Once the employee is onboarded, the golden rule becomes compartmentalization: information collected for internal management must never be reused for other purposes. Compliance is not a static project; it's a management habit. This is the whole point of a governance platform like Adequacy, which automates two-year purge alerts and centralizes your records without burdening your teams' daily work.
FAQ - Recruitment and GDPR: Practical Field Questions
How to calculate the start of the 2-year CV retention period?
The last contact corresponds to the last positive interaction with the candidate: receiving their application, an email from them to follow up, a phone interview, or their last login to their candidate area (or the agency's CV database) to update their profile.
Can a candidate demand the immediate erasure of their CV?

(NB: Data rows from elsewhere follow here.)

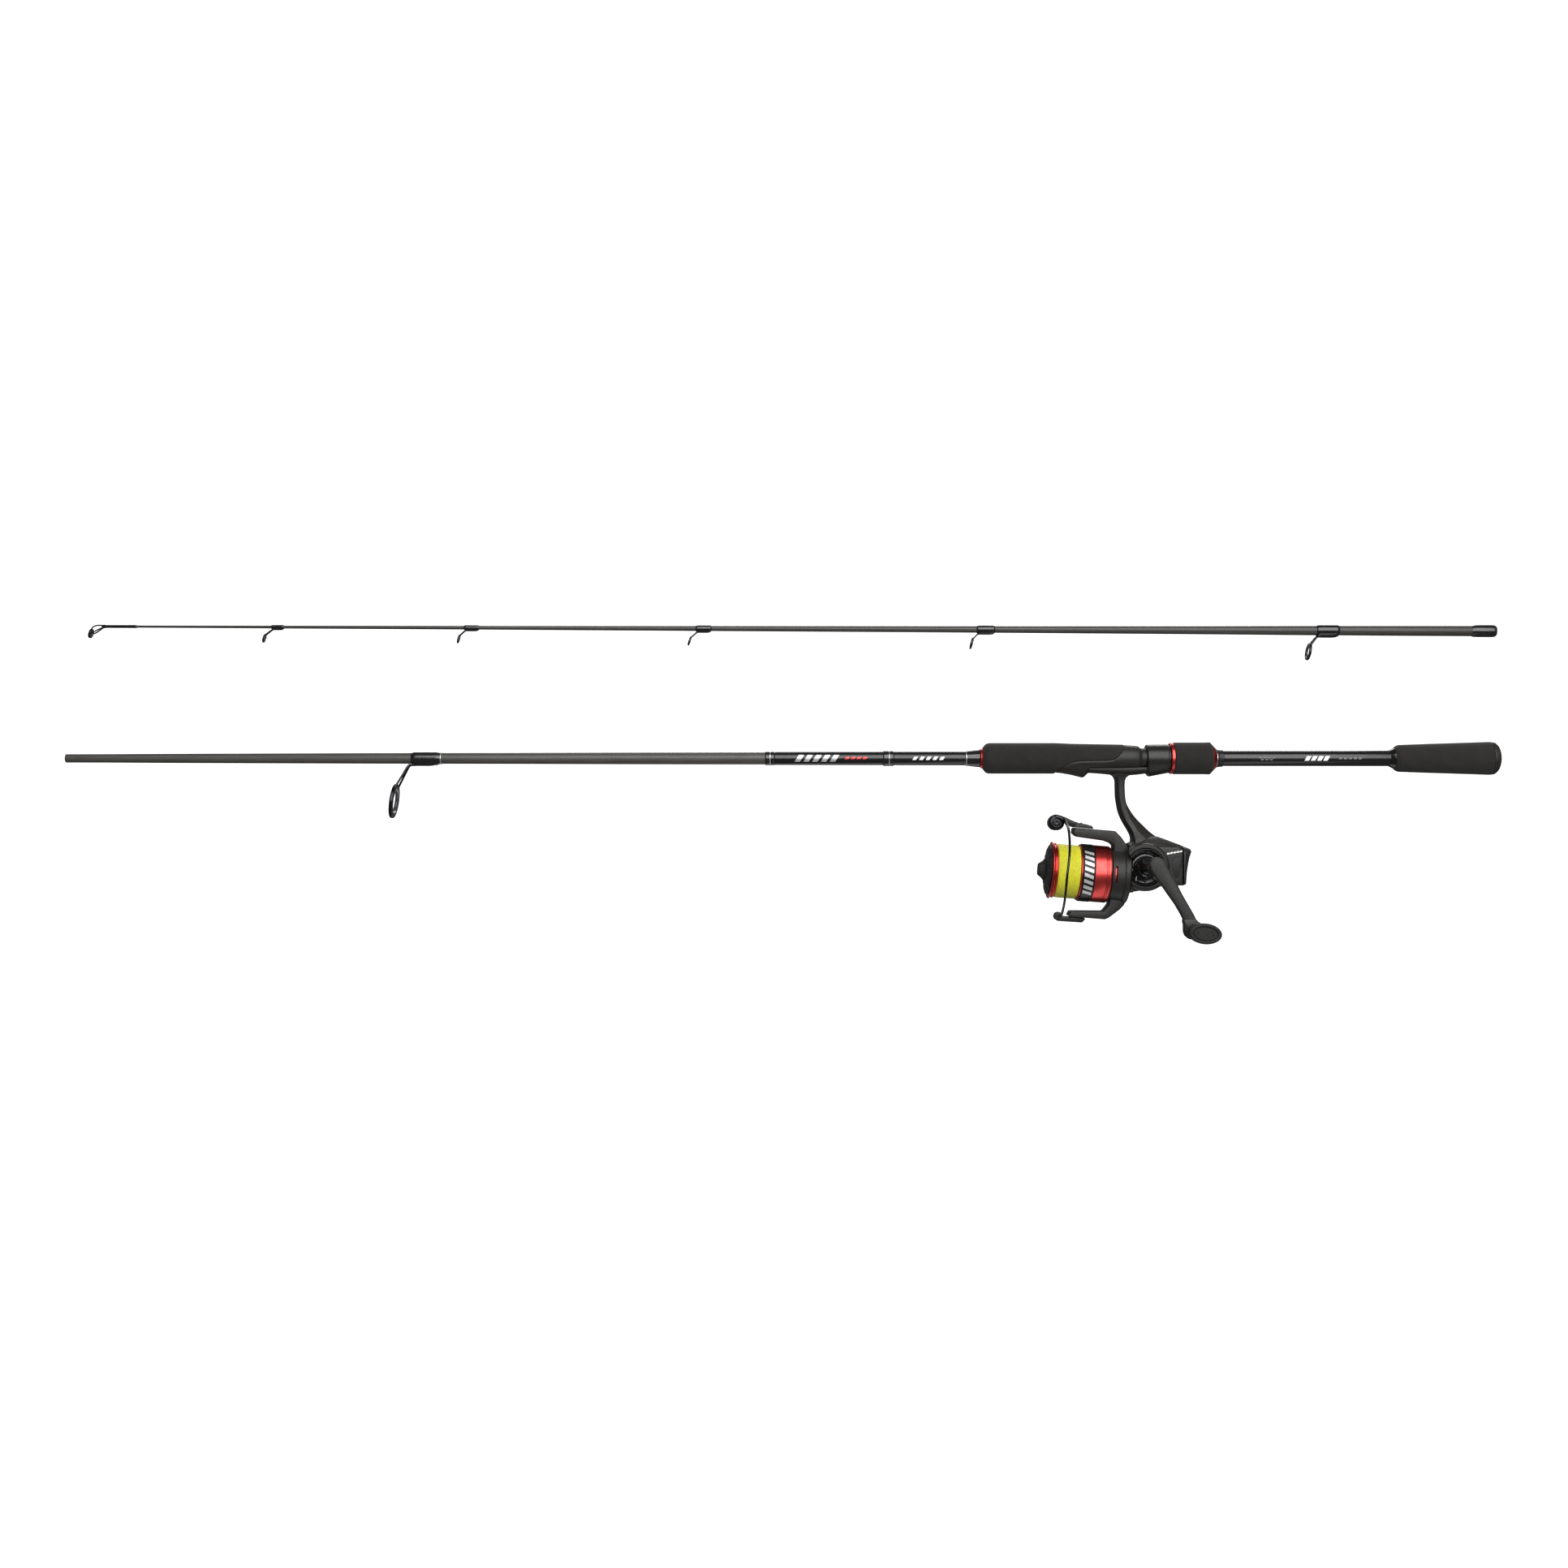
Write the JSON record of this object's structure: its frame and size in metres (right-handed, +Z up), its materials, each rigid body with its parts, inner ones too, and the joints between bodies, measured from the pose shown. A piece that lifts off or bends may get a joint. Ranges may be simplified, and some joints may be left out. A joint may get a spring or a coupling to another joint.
{
  "type": "fishing rod and reel",
  "caption": "Two-piece spinning rod lying in two parallel sections, with a fixed-spool reel clamped under its grip, line guides, foam grips, red rings and yellow braid wound on the spool.",
  "frame": {"origin": "on the rod's axis, above the reel's stem, where the angler's hand closes round the seat", "axes": "+X along the rod towards its butt, +Z up with the reel hanging below, +Y to the side away from the handle"},
  "size_m": [1.1135, 0.1175, 0.24],
  "materials": {
    "carbon": "satin, wound carbon fibre blank",
    "epoxy": "gloss, thread under clear coat",
    "foam": "matt closed-cell EVA foam",
    "plastic": "satin moulded plastic",
    "gloss_plastic": "gloss moulded plastic",
    "red_metal": "red anodised",
    "dark_metal": "black plated",
    "steel": "plain",
    "brass": "machined",
    "ceramic": "polished",
    "braid": "braided line, wound",
    "felt": "pressed fibre"
  },
  "bodies": {
    "rod": {"butt_blank": "carbon", "butt_guide_frame": "dark_metal", "butt_guide_ring": "ceramic", "butt_guide_wrap": "epoxy", "grip_taper_wrap": "epoxy", "front_winding_check": "red_metal", "fore_grip": "foam", "reel_seat": "plastic", "rear_winding_check": "gloss_plastic", "rear_grip": "foam", "butt_cap": "plastic", "reel_body": "plastic", "side_cover": "gloss_plastic", "rear_cover": "plastic", "drive_bearing_left": "steel", "drive_bearing_right": "steel", "pinion_bearing": "steel", "one_way_clutch": "steel"},
    "tip_section": {"tip_blank": "carbon", "ferrule_wrap": "epoxy", "tip_top": "dark_metal", "tip_top_ring": "ceramic", "guide_frame_1": "dark_metal", "guide_frame_2": "dark_metal", "guide_frame_3": "dark_metal", "guide_frame_4": "dark_metal", "guide_frame_5": "dark_metal", "guide_ring_1": "ceramic", "guide_ring_2": "ceramic", "guide_ring_3": "ceramic", "guide_ring_4": "ceramic", "guide_ring_5": "ceramic"},
    "hood": {"moving_hood": "plastic"},
    "lock_nut": {"lock_nut": "plastic", "lock_nut_grip": "foam", "nut_front_ring": "red_metal", "nut_rear_ring": "red_metal"},
    "handle": {"drive_gear": "brass", "handle_arm": "plastic", "knob_spindle": "steel", "handle_screw_cap": "plastic"},
    "knob": {"handle_knob": "plastic", "knob_cap": "plastic"},
    "oscillation_gear": {"oscillation_gear": "brass"},
    "rotor": {"rotor": "plastic", "pinion_gear": "brass", "rotor_nut": "steel", "bail_spring": "steel"},
    "bail": {"bail_arm": "plastic", "bail_wire": "dark_metal", "bail_holder": "plastic"},
    "line_roller": {"line_roller": "steel"},
    "main_shaft": {"main_shaft": "steel", "oscillation_slider": "brass"},
    "spool": {"spool": "red_metal", "spool_lip": "red_metal", "spool_band": "plastic", "line_winding": "braid", "drag_washers": "felt"},
    "drag_knob": {"drag_knob": "plastic"}
  },
  "joints": [
    {"name": "tip_section_slide", "type": "slide", "parent": "rod", "child": "tip_section", "axis": [-1, 0, 0.0034], "range_m": [0, 0.08]},
    {"name": "hood_slide", "type": "slide", "parent": "rod", "child": "hood", "axis": [1, 0, 0], "range_m": [0, 0.012]},
    {"name": "lock_nut_turn", "type": "hinge", "parent": "hood", "child": "lock_nut", "pos_m": [0.0575, 0, 0], "axis": [1, 0, 0], "range_deg": [0, 2160]},
    {"name": "handle_turn", "type": "hinge", "parent": "rod", "child": "handle", "pos_m": [0.0165, -0.05, -0.083], "axis": [0, -1, 0], "continuous": true},
    {"name": "knob_spin", "type": "hinge", "parent": "handle", "child": "knob", "pos_m": [0.0455, -0.075, -0.129], "axis": [0, 1, 0], "continuous": true},
    {"name": "oscillation_gear_turn", "type": "hinge", "parent": "rod", "child": "oscillation_gear", "pos_m": [0.031, 0, -0.088], "axis": [0, -1, 0], "continuous": true},
    {"name": "rotor_spin", "type": "hinge", "parent": "rod", "child": "rotor", "pos_m": [0.0057, 0, -0.0916], "axis": [-0.9968, 0, 0.0802], "continuous": true},
    {"name": "bail_flip", "type": "hinge", "parent": "rotor", "child": "bail", "pos_m": [-0.02899, 0, -0.08881], "axis": [-0.0802, 0, -0.9968], "range_deg": [0, 125]},
    {"name": "line_roller_spin", "type": "hinge", "parent": "bail", "child": "line_roller", "pos_m": [-0.04916, 0, -0.05027], "axis": [0, 1, 0], "continuous": true},
    {"name": "spool_oscillation", "type": "slide", "parent": "rod", "child": "main_shaft", "axis": [-0.9968, 0, 0.0802], "range_m": [0, 0.014]},
    {"name": "spool_drag_turn", "type": "hinge", "parent": "main_shaft", "child": "spool", "pos_m": [0.0057, 0, -0.0916], "axis": [-0.9968, 0, 0.0802], "continuous": true},
    {"name": "drag_knob_turn", "type": "hinge", "parent": "main_shaft", "child": "drag_knob", "pos_m": [0.0057, 0, -0.0916], "axis": [-0.9968, 0, 0.0802], "range_deg": [-360, 1080]}
  ],
  "couplings": [
    {"joint": "hood_slide", "follows": "lock_nut_turn", "m_per_rad": 0.00031831},
    {"joint": "rotor_spin", "follows": "handle_turn", "ratio": 5.1667},
    {"joint": "oscillation_gear_turn", "follows": "handle_turn", "ratio": -0.85}
  ]
}
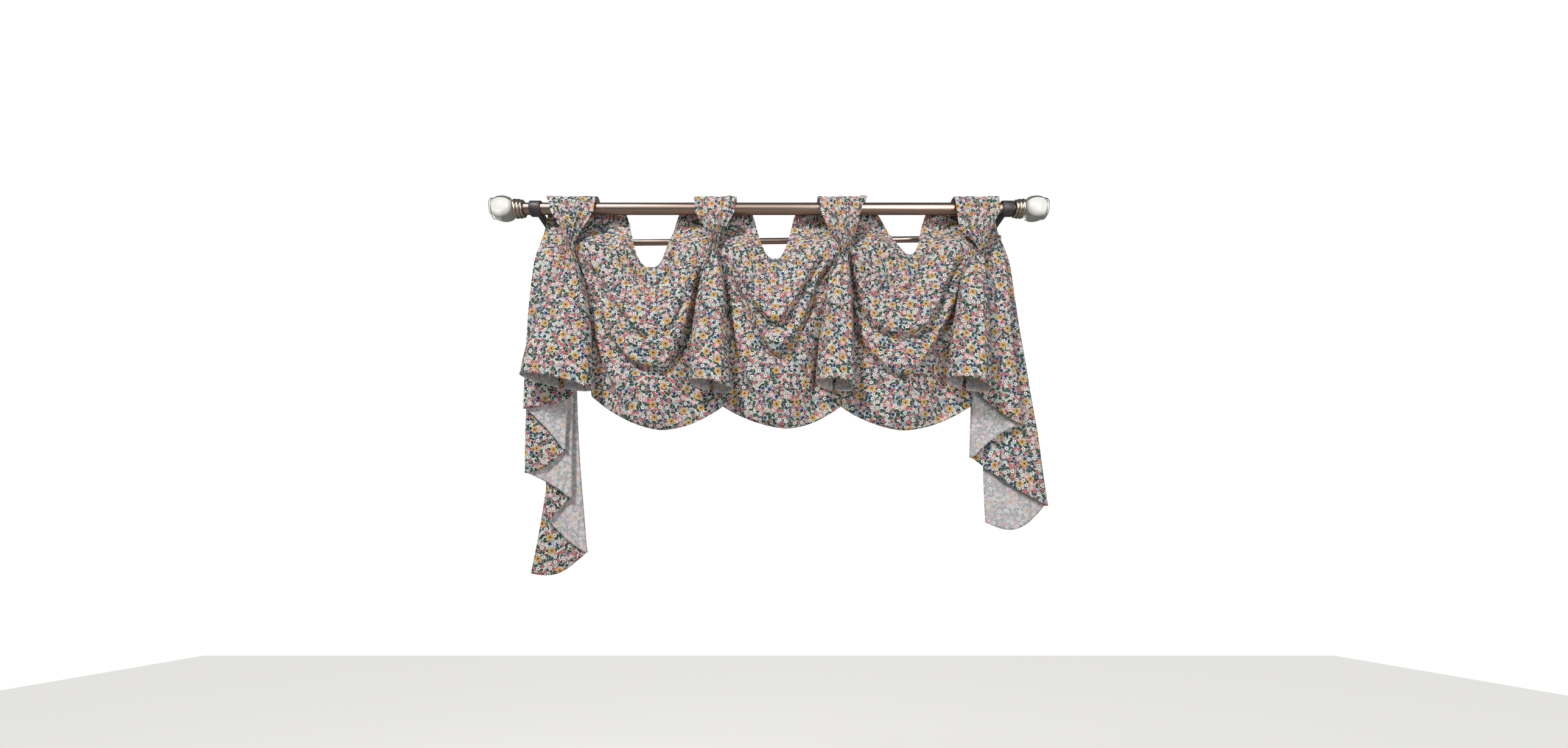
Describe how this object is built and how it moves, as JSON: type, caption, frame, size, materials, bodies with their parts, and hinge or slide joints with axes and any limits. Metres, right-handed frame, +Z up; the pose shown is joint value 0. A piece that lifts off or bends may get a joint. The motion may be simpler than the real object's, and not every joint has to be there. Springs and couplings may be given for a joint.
{
  "type": "window swag on a double curtain rod",
  "caption": "Printed cotton swag valance: draped panels between gathered horns with folded end cascades, hung by loops over a metal double curtain rod with clear glass knobs.",
  "frame": {"origin": "centre of the left wall plate's back face, on the wall, at the height of the front rod's axis", "axes": "+X along the rods towards the right-hand end as seen from the room, +Y out of the room into the wall, +Z up"},
  "size_m": [1.2058, 0.2227, 0.8179],
  "materials": {
    "rod": "pewter lacquer on steel tube",
    "bracket": "dark powder coat",
    "collar": "brushed nickel plate",
    "glass": "clear moulded glass",
    "print_cotton": "plain-weave cotton, printed with small flowers on a pale sage ground"
  },
  "bodies": {
    "root": {"swag_1": "print_cotton", "swag_2": "print_cotton", "swag_3": "print_cotton", "horn_1": "print_cotton", "horn_2": "print_cotton", "horn_3": "print_cotton", "horn_4": "print_cotton", "tail_left": "print_cotton", "tail_right": "print_cotton", "rod_front": "rod", "rod_rear": "rod", "bracket_left": "bracket", "bracket_right": "bracket", "collar_left": "collar", "collar_right": "collar", "knob_left": "glass", "knob_right": "glass"}
  },
  "joints": []
}
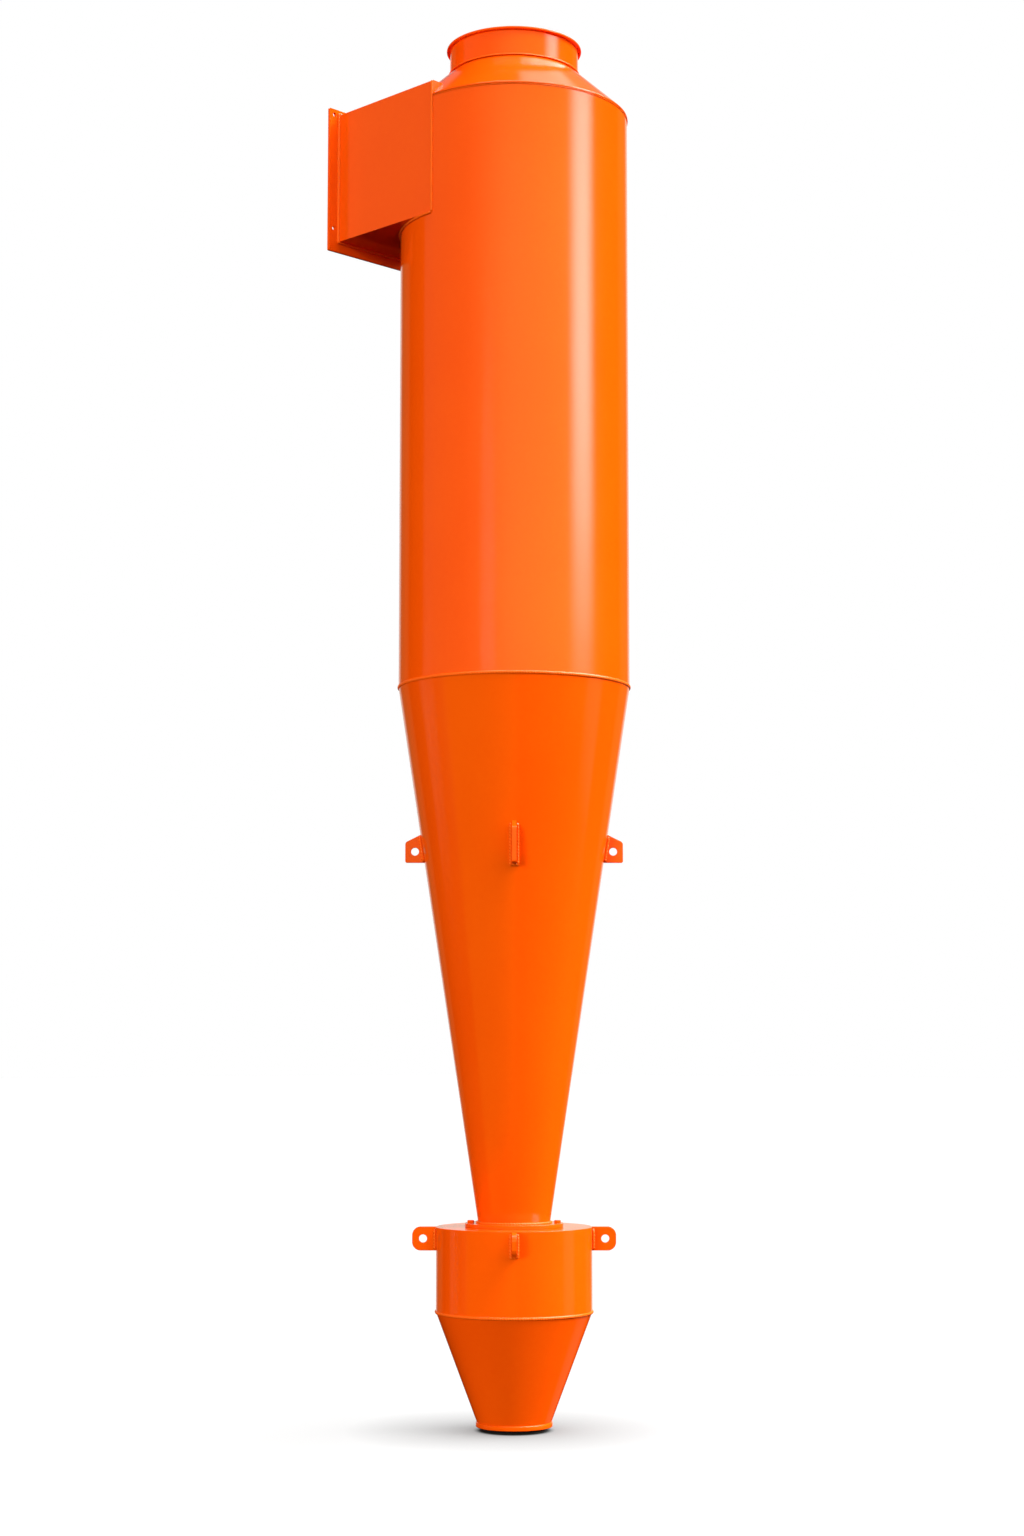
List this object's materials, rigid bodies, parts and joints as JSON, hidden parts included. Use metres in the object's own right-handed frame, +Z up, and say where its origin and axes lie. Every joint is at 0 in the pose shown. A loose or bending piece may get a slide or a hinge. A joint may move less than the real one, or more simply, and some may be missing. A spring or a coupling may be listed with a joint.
{
  "type": "cyclone separator",
  "caption": "Tall cyclone separator of orange painted sheet steel: tangential square inlet and round top outlet on a long barrel, a cone below it and a bolted dust hopper at the foot.",
  "frame": {"origin": "centre of the discharge ring's bottom face, on the vessel's axis", "axes": "+Z up along the vessel's axis; the inlet duct opens towards -X, with its outer wall in the plane y = -0.25; the lugs stand at 45, 135, 225 and 315 degrees from +X"},
  "size_m": [0.561, 0.531, 2.9961],
  "materials": {
    "shell_paint": "glossy orange enamel on sheet steel",
    "fitting_paint": "glossy orange enamel on steel plate",
    "weld_paint": "glossy orange enamel over weld beads"
  },
  "bodies": {
    "root": {"barrel": "shell_paint", "barrel_seam": "weld_paint", "cone": "shell_paint", "cone_flange": "fitting_paint", "cone_flange_bolts": "fitting_paint", "cone_flange_nuts": "fitting_paint", "cone_flange_weld": "weld_paint", "cone_lug_back": "fitting_paint", "cone_lug_front": "fitting_paint", "cone_lug_left": "fitting_paint", "cone_lug_right": "fitting_paint", "cone_lug_welds": "weld_paint", "discharge_ring": "fitting_paint", "hopper_cone": "shell_paint", "hopper_lid": "shell_paint", "hopper_lug_back": "fitting_paint", "hopper_lug_front": "fitting_paint", "hopper_lug_left": "fitting_paint", "hopper_lug_right": "fitting_paint", "hopper_lug_welds": "weld_paint", "hopper_seam": "weld_paint", "hopper_shell": "shell_paint", "inlet_body_weld": "weld_paint", "inlet_bottom": "shell_paint", "inlet_end_plate": "shell_paint", "inlet_flange_bottom": "fitting_paint", "inlet_flange_inner": "fitting_paint", "inlet_flange_outer": "fitting_paint", "inlet_flange_top": "fitting_paint", "inlet_flange_weld": "weld_paint", "inlet_floor_weld": "weld_paint", "inlet_inner_wall": "shell_paint", "inlet_outer_wall": "shell_paint", "inlet_top": "shell_paint", "outlet_pipe": "shell_paint", "outlet_rim": "fitting_paint", "outlet_weld": "weld_paint", "roof_cone": "shell_paint", "roof_seam": "weld_paint"}
  },
  "joints": []
}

Yes, by virtue of their right to erasure. If they object to you keeping their profile in your databases, you must remove it from the active pool without delay. However, you may restrict processing and retain a secure copy in an intermediate archive only if it is deemed necessary due to a proven risk of litigation related to that recruitment session.
How to manage the introduction of an algorithmic sorting or scoring tool?
This is a point to discuss promptly with your DPO. As soon as software analyzes or classifies profiles, it processes personal data and must simply be listed in the company's tool inventory. This is an opportunity to formalize the rules of the game: confirm who has access to the results and ensure that human oversight always has the final say on the selection.